[Begin Dataset section]
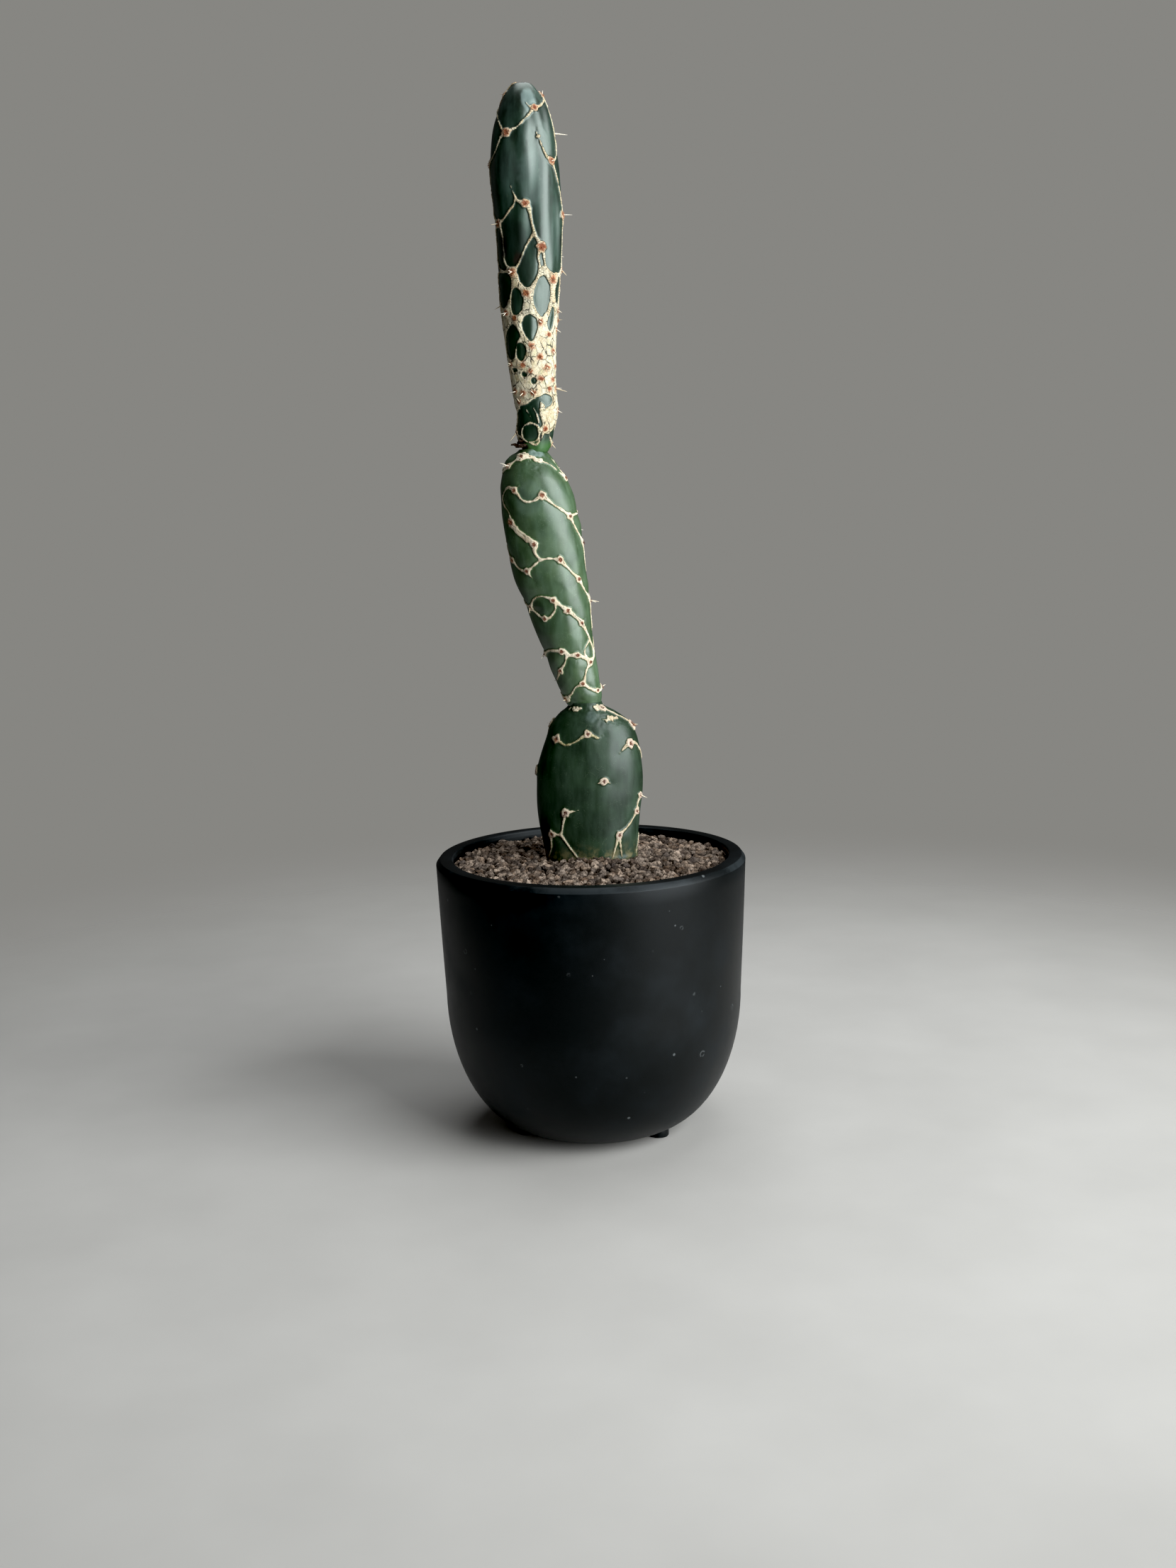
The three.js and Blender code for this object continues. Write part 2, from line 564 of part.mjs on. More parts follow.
// A rounded belly: radius and height on the curve, from its widest point down to its flat
function belly(widest, curve, floor, part) {
  const turn = (part * Math.PI) / 2;
  return new THREE.Vector2(
    widest - curve + curve * Math.cos(turn), BELLY_HEIGHT - (BELLY_HEIGHT - floor) * Math.sin(turn));
}

function turned(profile) {
  return new THREE.LatheGeometry(profile, ROUND_STEPS).rotateX(Math.PI / 2);
}

function potGeometry() {
  const outer = [1, 0.86, 0.72, 0.58, 0.44, 0.28, 0].map((part) => (
    belly(BELLY_RADIUS, BELLY_CURVE, UNDERSIDE, part)));
  const inner = [0, 0.3, 0.5, 0.7, 0.86, 1].map((part) => (
    belly(BELLY_INNER, BELLY_INNER_CURVE, POT_FLOOR, part)));
  const profile = [
    new THREE.Vector2(DRAIN_RADIUS, UNDERSIDE),
    ...outer,
    new THREE.Vector2(RIM_RADIUS - 0.9, 84),
    new THREE.Vector2(RIM_RADIUS, POT_HEIGHT - RIM_BEVEL[1]),
    new THREE.Vector2(RIM_RADIUS - RIM_BEVEL[0], POT_HEIGHT),
    new THREE.Vector2(RIM_INNER + LIP_BREAK, POT_HEIGHT),
    new THREE.Vector2(RIM_INNER, POT_HEIGHT - LIP_BREAK),
    ...inner,
    new THREE.Vector2(DRAIN_RADIUS, POT_FLOOR),
    new THREE.Vector2(DRAIN_RADIUS, UNDERSIDE),
  ];
  let pot = solidOf(turned(profile));
  for (const degrees of FOOT_ANGLES) {
    const foot = new THREE.CylinderGeometry(FOOT_RADIUS, FOOT_RADIUS, FOOT_HEIGHT, 16);
    foot.rotateX(Math.PI / 2);
    foot.translate(
      FOOT_RING * Math.cos(radians(degrees)), FOOT_RING * Math.sin(radians(degrees)), FOOT_HEIGHT / 2);
    pot = pot.add(solidOf(foot));
  }
  return geometryFrom(pot);
}

function gritGeometry() {
  const random = seeded(31);
  const stem = skinOf(LOWER_PAD);
  const [footHeight] = LOWER_PAD.stations[0];
  const edge = RIM_INNER - GAP - (RIM_INNER - BELLY_INNER) * ((POT_HEIGHT - GRIT_EDGE) / (POT_HEIGHT - BELLY_HEIGHT));
  const level = (x, y) => GRIT_EDGE + GRIT_DOME * (1 - (x * x + y * y) / (edge * edge));
  const hole = (z, n) => {
    const a = (n * 2 * Math.PI) / STEM_HOLE_STEPS;
    const [u] = stem.placeOf([z, 0]);
    return stem.at(u, a).addScaledVector(new THREE.Vector3(Math.sin(a), -Math.cos(a), 0), GAP * 1.3).setZ(z);
  };
  const points = [];
  for (let n = 0; n < ROUND_STEPS; n += 1) {
    const a = (n * 2 * Math.PI) / ROUND_STEPS;
    points.push(new THREE.Vector3(edge * Math.sin(a), -edge * Math.cos(a), GRIT_EDGE));
  }
  const mouth = points.length;
  const mouthHeight = GRIT_EDGE + GRIT_DOME;
  for (let n = 0; n < STEM_HOLE_STEPS; n += 1) points.push(hole(mouthHeight, n));
  const inStem = (x, y, room) => {
    const p = hole(mouthHeight, 0);
    const [, left, right, depth] = smooth(LOWER_PAD.stations, stem.placeOf([p.z, 0])[0]);
    const [reach, deep] = [(right - left) / 2 + GAP + room, depth + GAP + room];
    return Math.hypot((x - (left + right) / 2) / reach, (y - PLANT_Y) / deep) < 1;
  };

  // Every third point of a triangle grid is the top of a grain, and those round it are the cracks
  const pitch = GRAIN / Math.sqrt(3);
  const reach = Math.ceil(edge / pitch) + 2;
  for (let row = -reach; row <= reach; row += 1) {
    for (let column = -reach; column <= reach; column += 1) {
      const isTop = (((row - column) % 3) + 3) % 3 === 0;
      const x = pitch * (column + row / 2) + GRAIN_SHIFT * (random() - 0.5) * 2;
      const y = pitch * row * Math.sqrt(0.75) + GRAIN_SHIFT * (random() - 0.5) * 2;
      const rise = isTop ? lerp(...GRAIN_RISE, random()) : -CRACK_DEPTH * random();
      if (Math.hypot(x, y) > edge - 1.8 || inStem(x, y, 1.4)) continue;
      points.push(new THREE.Vector3(x, y, level(x, y) + rise));
    }
  }
  const sheet = triangulate(points.map(({ x, y }) => [x, y]));
  const inMouth = (n) => n >= mouth && n < mouth + STEM_HOLE_STEPS;
  const triangles = sheet.filter((triangle) => !triangle.every(inMouth));

  // The side follows the pot's inner wall, and the hole the pad's buried foot
  const skirt = (ringStart, count, nextRing, last) => {
    let from = ringStart;
    for (const ring of nextRing) {
      const to = points.length;
      points.push(...ring);
      for (let n = 0; n < count; n += 1) {
        const next = (n + 1) % count;
        triangles.push([from + n, to + n, to + next], [from + n, to + next, from + next]);
      }
      from = to;
    }
    points.push(last);
    for (let n = 0; n < count; n += 1) triangles.push([from + n, points.length - 1, from + ((n + 1) % count)]);
  };
  const wall = [0, 0.3, 0.5, 0.7, 0.86, 1].map((part) => {
    const { x, y } = belly(BELLY_INNER - GAP, BELLY_INNER_CURVE, POT_FLOOR + GAP, part);
    return Array.from({ length: ROUND_STEPS }, (_, n) => {
      const a = (n * 2 * Math.PI) / ROUND_STEPS;
      return new THREE.Vector3(x * Math.sin(a), -x * Math.cos(a), y);
    });
  });
  skirt(0, ROUND_STEPS, wall, new THREE.Vector3(0, 0, POT_FLOOR + GAP));
  const bottom = footHeight - GAP;
  const shaft = [92, bottom].map((z) => (
    Array.from({ length: STEM_HOLE_STEPS }, (_, n) => hole(Math.max(z, footHeight), n).setZ(z))));
  const flipFrom = triangles.length;
  const [, left, right] = LOWER_PAD.stations[0];
  skirt(mouth, STEM_HOLE_STEPS, shaft, new THREE.Vector3((left + right) / 2, PLANT_Y, bottom));
  for (const triangle of triangles.slice(flipFrom)) triangle.reverse();
  return geometryOf(points, triangles);
}

const finishes = {
  skin: new THREE.MeshStandardMaterial({ color: '#2f4d3a', roughness: 0.5, metalness: 0 }),
  paleSkin: new THREE.MeshStandardMaterial({ color: '#4a6b48', roughness: 0.5, metalness: 0 }),
  blueSkin: new THREE.MeshStandardMaterial({ color: '#2c4a44', roughness: 0.48, metalness: 0 }),
  grit: new THREE.MeshStandardMaterial({ color: '#80706a', roughness: 0.95, metalness: 0 }),
  pot: new THREE.MeshStandardMaterial({ color: '#15181b', roughness: 0.55, metalness: 0 }),
};

const plant = new THREE.Group();
const pieces = [
  ['pot', potGeometry(), finishes.pot],
  ['grit', gritGeometry(), finishes.grit],
  ['lower_pad', padGeometry(LOWER_PAD, 11), finishes.skin],
  ['middle_pad', padGeometry(MIDDLE_PAD, 12), finishes.paleSkin],
  ['upper_pad', padGeometry(UPPER_PAD, 13), finishes.blueSkin],
];
for (const [name, geometry, finish] of pieces) {
  const mesh = new THREE.Mesh(geometry, finish);
  mesh.name = name;
  plant.add(mesh);
}

export default plant;
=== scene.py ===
# %% [markdown]
# This lesson dresses a potted prickly pear: three pads, one on the other, stand in grit in a black
# pot. The packed model of the same plant gives each piece its real size and place, so it is loaded
# first and never changed. Everything that is made here stands over one of its nodes.

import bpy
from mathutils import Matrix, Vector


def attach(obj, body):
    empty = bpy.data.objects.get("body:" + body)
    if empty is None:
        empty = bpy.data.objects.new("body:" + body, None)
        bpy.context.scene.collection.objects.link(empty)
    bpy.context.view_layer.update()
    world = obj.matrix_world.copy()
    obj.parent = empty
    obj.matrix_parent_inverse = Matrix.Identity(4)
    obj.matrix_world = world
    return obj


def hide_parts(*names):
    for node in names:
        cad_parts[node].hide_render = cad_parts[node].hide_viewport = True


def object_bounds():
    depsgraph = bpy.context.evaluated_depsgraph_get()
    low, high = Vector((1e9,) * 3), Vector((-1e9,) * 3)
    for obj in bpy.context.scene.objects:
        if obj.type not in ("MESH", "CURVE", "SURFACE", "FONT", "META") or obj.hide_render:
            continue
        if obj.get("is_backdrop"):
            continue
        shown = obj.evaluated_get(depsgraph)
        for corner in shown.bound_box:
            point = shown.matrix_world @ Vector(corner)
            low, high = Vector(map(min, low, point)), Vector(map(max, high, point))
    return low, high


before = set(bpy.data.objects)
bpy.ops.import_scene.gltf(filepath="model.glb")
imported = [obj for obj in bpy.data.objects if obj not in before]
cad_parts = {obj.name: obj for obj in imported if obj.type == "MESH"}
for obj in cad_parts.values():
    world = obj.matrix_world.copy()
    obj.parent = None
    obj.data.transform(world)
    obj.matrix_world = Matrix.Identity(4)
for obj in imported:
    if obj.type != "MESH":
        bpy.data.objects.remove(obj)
cad_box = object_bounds()
print("nodes in the frame:", sorted(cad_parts))

# %% Tools and units
import math
import random
from collections import defaultdict
from types import SimpleNamespace

import bpy
import numpy as np
from mathutils import Matrix, Vector, noise

MM = 0.001


def use_only(*pieces):
    """Selects these objects alone, with the first one active, so that an operator acts on them."""
    bpy.ops.object.select_all(action="DESELECT")
    for piece in pieces:
        piece.select_set(True)
    bpy.context.view_layer.objects.active = pieces[0]


bpy.ops.object.select_all(action="DESELECT")
print("one millimetre is", MM, "of Blender's units")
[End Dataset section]
== What is being asked ==
From the line containing "obj.matrix_world = Matrix.Identity(4)" to the last line of the material, please quote every line exactly and only those.

== Finished answer ==
    obj.matrix_world = Matrix.Identity(4)
for obj in imported:
    if obj.type != "MESH":
        bpy.data.objects.remove(obj)
cad_box = object_bounds()
print("nodes in the frame:", sorted(cad_parts))

# %% Tools and units
import math
import random
from collections import defaultdict
from types import SimpleNamespace

import bpy
import numpy as np
from mathutils import Matrix, Vector, noise

MM = 0.001


def use_only(*pieces):
    """Selects these objects alone, with the first one active, so that an operator acts on them."""
    bpy.ops.object.select_all(action="DESELECT")
    for piece in pieces:
        piece.select_set(True)
    bpy.context.view_layer.objects.active = pieces[0]


bpy.ops.object.select_all(action="DESELECT")
print("one millimetre is", MM, "of Blender's units")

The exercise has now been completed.